Problem to solve :: Begin at the line containing "cad_parts[node].hide_render = cad_parts[node].hide_viewport" and stop at the line containing "AXIS_DOWN_PIXELS = 2.04"; copy those lines exactly, ends included, and nothing else.
# Supplied material start
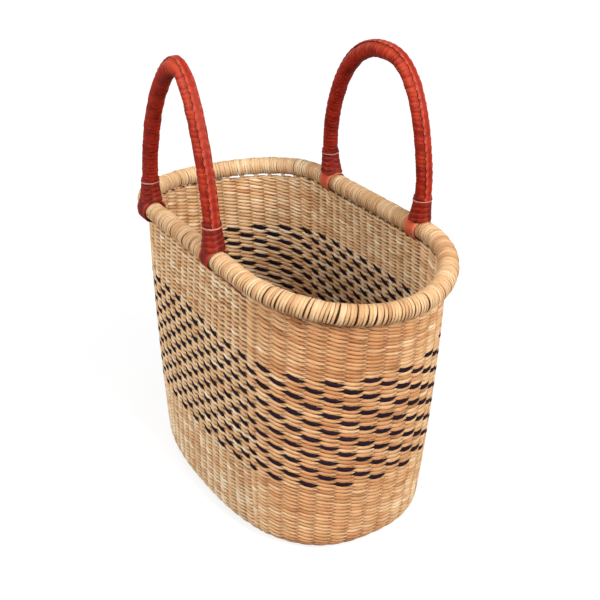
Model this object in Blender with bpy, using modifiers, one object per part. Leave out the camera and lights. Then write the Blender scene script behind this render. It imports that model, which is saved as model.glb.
# Supplied material end
# Supplied material start
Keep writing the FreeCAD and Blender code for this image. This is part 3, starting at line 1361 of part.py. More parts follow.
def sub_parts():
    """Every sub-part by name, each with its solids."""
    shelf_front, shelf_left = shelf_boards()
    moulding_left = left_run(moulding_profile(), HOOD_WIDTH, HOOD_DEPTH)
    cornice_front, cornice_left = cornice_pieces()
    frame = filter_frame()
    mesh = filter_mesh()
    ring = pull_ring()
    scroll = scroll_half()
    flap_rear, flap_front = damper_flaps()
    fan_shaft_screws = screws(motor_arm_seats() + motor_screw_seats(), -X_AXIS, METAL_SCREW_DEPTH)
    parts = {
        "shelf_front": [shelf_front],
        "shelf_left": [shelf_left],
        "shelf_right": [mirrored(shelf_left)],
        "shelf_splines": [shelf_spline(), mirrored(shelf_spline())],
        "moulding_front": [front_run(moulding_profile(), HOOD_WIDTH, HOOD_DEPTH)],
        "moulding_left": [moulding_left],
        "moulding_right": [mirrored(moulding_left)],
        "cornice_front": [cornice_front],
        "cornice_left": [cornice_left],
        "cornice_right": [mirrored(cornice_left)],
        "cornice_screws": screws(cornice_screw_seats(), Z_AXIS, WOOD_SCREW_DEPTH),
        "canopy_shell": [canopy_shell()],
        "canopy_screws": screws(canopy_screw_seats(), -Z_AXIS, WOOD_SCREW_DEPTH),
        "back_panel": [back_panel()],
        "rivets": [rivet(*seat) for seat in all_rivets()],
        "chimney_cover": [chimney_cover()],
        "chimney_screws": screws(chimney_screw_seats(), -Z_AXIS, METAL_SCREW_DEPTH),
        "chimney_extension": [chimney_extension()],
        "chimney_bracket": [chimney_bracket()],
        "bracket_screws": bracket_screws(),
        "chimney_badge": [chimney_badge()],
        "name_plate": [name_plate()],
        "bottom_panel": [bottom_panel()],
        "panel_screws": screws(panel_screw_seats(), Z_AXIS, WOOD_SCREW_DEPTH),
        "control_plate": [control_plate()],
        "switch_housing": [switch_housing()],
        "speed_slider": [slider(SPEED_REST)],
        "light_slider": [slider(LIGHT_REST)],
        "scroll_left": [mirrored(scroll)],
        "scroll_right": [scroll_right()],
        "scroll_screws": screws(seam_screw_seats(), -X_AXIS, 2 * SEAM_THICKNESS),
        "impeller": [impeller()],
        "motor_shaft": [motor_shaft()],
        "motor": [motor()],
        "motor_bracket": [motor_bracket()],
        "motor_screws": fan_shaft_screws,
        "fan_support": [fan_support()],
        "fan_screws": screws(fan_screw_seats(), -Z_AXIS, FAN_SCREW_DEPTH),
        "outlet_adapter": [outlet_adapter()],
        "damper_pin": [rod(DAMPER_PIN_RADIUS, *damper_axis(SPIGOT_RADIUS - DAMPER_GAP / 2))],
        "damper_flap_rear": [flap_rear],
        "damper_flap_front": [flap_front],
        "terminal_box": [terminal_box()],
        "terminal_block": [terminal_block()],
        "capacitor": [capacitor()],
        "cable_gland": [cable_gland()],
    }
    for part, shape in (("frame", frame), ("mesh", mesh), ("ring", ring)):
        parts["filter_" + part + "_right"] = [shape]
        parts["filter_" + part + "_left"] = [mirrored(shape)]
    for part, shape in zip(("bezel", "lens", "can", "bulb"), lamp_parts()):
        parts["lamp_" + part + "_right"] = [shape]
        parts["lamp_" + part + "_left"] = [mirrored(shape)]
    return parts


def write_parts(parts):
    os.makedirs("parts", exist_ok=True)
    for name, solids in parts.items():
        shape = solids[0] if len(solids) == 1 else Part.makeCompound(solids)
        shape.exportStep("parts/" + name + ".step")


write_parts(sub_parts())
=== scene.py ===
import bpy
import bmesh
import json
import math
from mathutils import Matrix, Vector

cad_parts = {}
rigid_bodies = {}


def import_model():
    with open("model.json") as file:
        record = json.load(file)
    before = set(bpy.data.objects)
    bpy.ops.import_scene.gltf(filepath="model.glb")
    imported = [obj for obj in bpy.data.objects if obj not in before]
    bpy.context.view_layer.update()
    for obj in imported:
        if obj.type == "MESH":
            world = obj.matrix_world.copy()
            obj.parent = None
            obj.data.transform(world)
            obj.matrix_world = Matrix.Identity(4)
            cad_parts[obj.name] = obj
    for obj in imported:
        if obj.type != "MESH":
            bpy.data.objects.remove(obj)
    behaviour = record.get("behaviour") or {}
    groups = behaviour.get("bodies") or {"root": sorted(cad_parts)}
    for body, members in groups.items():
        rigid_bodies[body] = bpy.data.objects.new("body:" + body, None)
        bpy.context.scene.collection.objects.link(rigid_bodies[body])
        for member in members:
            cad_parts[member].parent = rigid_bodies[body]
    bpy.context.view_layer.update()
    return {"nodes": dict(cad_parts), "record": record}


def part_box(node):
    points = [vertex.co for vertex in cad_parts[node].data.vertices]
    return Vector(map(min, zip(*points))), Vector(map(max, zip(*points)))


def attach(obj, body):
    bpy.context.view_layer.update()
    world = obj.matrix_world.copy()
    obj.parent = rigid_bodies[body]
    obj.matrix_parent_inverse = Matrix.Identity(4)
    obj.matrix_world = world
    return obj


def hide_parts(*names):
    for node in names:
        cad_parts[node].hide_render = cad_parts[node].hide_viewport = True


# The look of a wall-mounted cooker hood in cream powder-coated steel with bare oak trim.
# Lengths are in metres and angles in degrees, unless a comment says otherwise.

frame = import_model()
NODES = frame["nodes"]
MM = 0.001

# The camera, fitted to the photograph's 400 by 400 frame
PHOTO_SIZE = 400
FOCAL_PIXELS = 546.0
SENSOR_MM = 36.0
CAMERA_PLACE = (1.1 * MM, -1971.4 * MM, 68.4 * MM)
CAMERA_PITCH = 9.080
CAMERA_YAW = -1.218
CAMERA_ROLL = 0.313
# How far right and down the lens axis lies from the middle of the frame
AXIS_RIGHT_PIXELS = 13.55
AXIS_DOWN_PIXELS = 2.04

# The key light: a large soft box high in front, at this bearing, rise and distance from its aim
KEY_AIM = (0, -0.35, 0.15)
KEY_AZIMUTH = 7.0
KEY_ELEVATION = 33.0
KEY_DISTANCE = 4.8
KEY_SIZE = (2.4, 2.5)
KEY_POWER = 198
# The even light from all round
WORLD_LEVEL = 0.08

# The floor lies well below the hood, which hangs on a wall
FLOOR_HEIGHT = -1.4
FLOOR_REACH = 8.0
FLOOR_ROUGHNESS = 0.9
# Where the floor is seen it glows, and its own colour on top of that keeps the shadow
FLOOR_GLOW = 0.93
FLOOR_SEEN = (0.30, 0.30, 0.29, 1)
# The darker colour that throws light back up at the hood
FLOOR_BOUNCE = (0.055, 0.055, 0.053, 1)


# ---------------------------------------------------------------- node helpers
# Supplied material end
Expected answer ::
        cad_parts[node].hide_render = cad_parts[node].hide_viewport = True


# The look of a wall-mounted cooker hood in cream powder-coated steel with bare oak trim.
# Lengths are in metres and angles in degrees, unless a comment says otherwise.

frame = import_model()
NODES = frame["nodes"]
MM = 0.001

# The camera, fitted to the photograph's 400 by 400 frame
PHOTO_SIZE = 400
FOCAL_PIXELS = 546.0
SENSOR_MM = 36.0
CAMERA_PLACE = (1.1 * MM, -1971.4 * MM, 68.4 * MM)
CAMERA_PITCH = 9.080
CAMERA_YAW = -1.218
CAMERA_ROLL = 0.313
# How far right and down the lens axis lies from the middle of the frame
AXIS_RIGHT_PIXELS = 13.55
AXIS_DOWN_PIXELS = 2.04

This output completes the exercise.